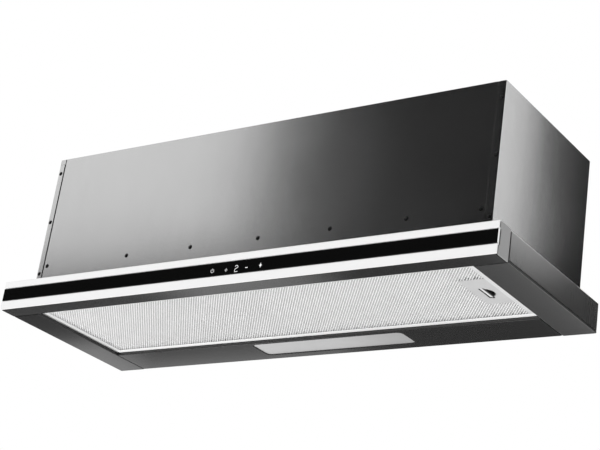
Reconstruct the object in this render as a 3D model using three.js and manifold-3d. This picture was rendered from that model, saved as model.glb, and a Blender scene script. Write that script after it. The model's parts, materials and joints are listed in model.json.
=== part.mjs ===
// Pull-out range hood: a sheet-steel casing that stands inside a wall cabinet, a wider frame below it, and
// a drawer that slides forward with the grease filter. A double-inlet blower hangs in the casing.
// Millimetres. X runs along the front strip, Y from front to rear and Z up; the origin is the middle of the
// underside. Everything is drawn with the drawer closed.
import * as THREE from "three";
import { mergeVertices } from "three/addons/utils/BufferGeometryUtils.js";
import Module from "manifold-3d";

const wasm = await Module();
wasm.setup();

// ---------- Driving dimensions ----------

// The whole hood
const WIDTH = 898; // front strip and lower frame, end to end
const DEPTH = 304; // closed, front strip to rear
const SIDE_STEP = 30.5; // lower frame beyond the casing, under the cabinet's side board
const BODY_HEIGHT = 277; // underside to top panel
const SHEET = 1; // folded steel sheet
const BEND = 1.4; // radius of a fold, on the sheet's mid-line
const SEAM = 0.3; // gap between pieces that touch
const SCREW_HOLE = 1.6; // radius

// Drawer front: strip, glass band, end caps
const STRIP_HEIGHT = 47.7;
const BOX_DEPTH = 33; // strip to the back of the box behind it
const DRAWER_GAP = 0.5; // closed box to casing
const TOP_BAND = 11.8; // steel above the glass
const BOTTOM_BAND = 14.7; // steel below the glass
const GLASS = 4;
const PROFILE_WALL = 1.5;
const END_CAP = 2.5;
const TOUCH_CENTRE = 22.5; // of the row of touch keys, from the middle of the strip
const TOUCH_LENGTH = 128;
const TOUCH_MARGIN = 2.3; // above and below the board's window

// Lower frame
const FRAME_HEIGHT = 45.5;
const RAIL_WIDTH = 52.7; // underside strip beside the filter
const RAIL_LIP = 5.5; // inner edge, folded up beside the filter
const HEM = 3; // outer edge, folded up below the side cover
const SIDE_LIP = 12; // side cover's inner lip, folded down against the casing
const LAMP_PANEL_DEPTH = 71.8;
const LAMP_PANEL_LIP = 8; // front edge, folded up behind the filter

// Lamp
const LAMP_LENGTH = 280;
const LAMP_DEPTH = 48.5;
const LAMP_CENTRE = 21;
const LAMP_FROM_REAR = 17;
const LAMP_HOUSING_HEIGHT = 18;
const LAMP_LIP = 3; // edge of the lamp's opening, folded up round the lens
const LAMP_CORNER = 8; // radius of the opening's corners
const LENS_RECESS = 1.6; // lens's face above the underside
const LENS_RIM = 3; // width of the lens's rim round the opening
const LENS_THICK = 2.2;
const LIGHTS = 6;

// Casing
const FLANGE = 10.5; // side panel, folded round the front
const FLANGE_ROOM = 2.7; // the flange's lower end above the fixed filter's shelves
const EAR = 9; // front panel above the flange's end
const RIVET_LINE = 84; // height of the screw row
const ROW_PITCH = 127.7;
const ROW_CENTRE = 26;
const CROSS_RAIL_LEG = 12.5;
const CROSS_RAIL_HEIGHT = 47;
const CROSS_RAIL_END_ROOM = 4; // rail's end to the side panel's flange
const TOP_PANEL_LIP = 8;
const REAR_FLANGE = 15;
const FOOT_ROOM = 2; // between a side panel's foot and the side cover round it
const SEAT_LINE = 1.2; // shallow line in a side panel, where the cabinet's underside comes
const SEAT_LINE_DEPTH = 0.3;
const BEAD_INSET = 60; // stiffening beads of the rear panel
const BEAD_HEIGHT = 8;
const BEAD_DEPTH = 1;
const GLAND_FROM_SIDE = 118;
const GLAND_FROM_REAR = 40;
const GLAND_RADIUS = 8;
const GLAND_BORE = 3.6;

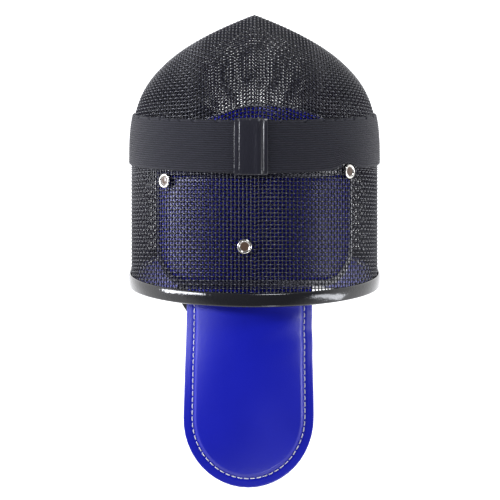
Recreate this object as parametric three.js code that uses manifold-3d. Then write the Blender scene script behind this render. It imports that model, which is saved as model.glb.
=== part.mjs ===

# # # # # # #

### Objective
From the first line of the data through the line with "---------- Driving dimensions", quote each line exactly and add nothing else.

### Answer for this exercise
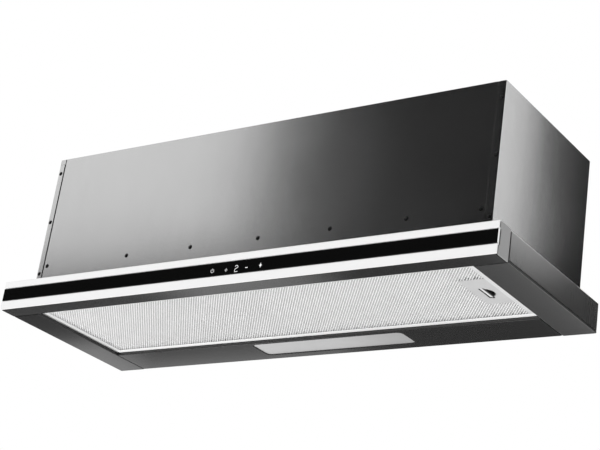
Reconstruct the object in this render as a 3D model using three.js and manifold-3d. This picture was rendered from that model, saved as model.glb, and a Blender scene script. Write that script after it. The model's parts, materials and joints are listed in model.json.
=== part.mjs ===
// Pull-out range hood: a sheet-steel casing that stands inside a wall cabinet, a wider frame below it, and
// a drawer that slides forward with the grease filter. A double-inlet blower hangs in the casing.
// Millimetres. X runs along the front strip, Y from front to rear and Z up; the origin is the middle of the
// underside. Everything is drawn with the drawer closed.
import * as THREE from "three";
import { mergeVertices } from "three/addons/utils/BufferGeometryUtils.js";
import Module from "manifold-3d";

const wasm = await Module();
wasm.setup();

// ---------- Driving dimensions ----------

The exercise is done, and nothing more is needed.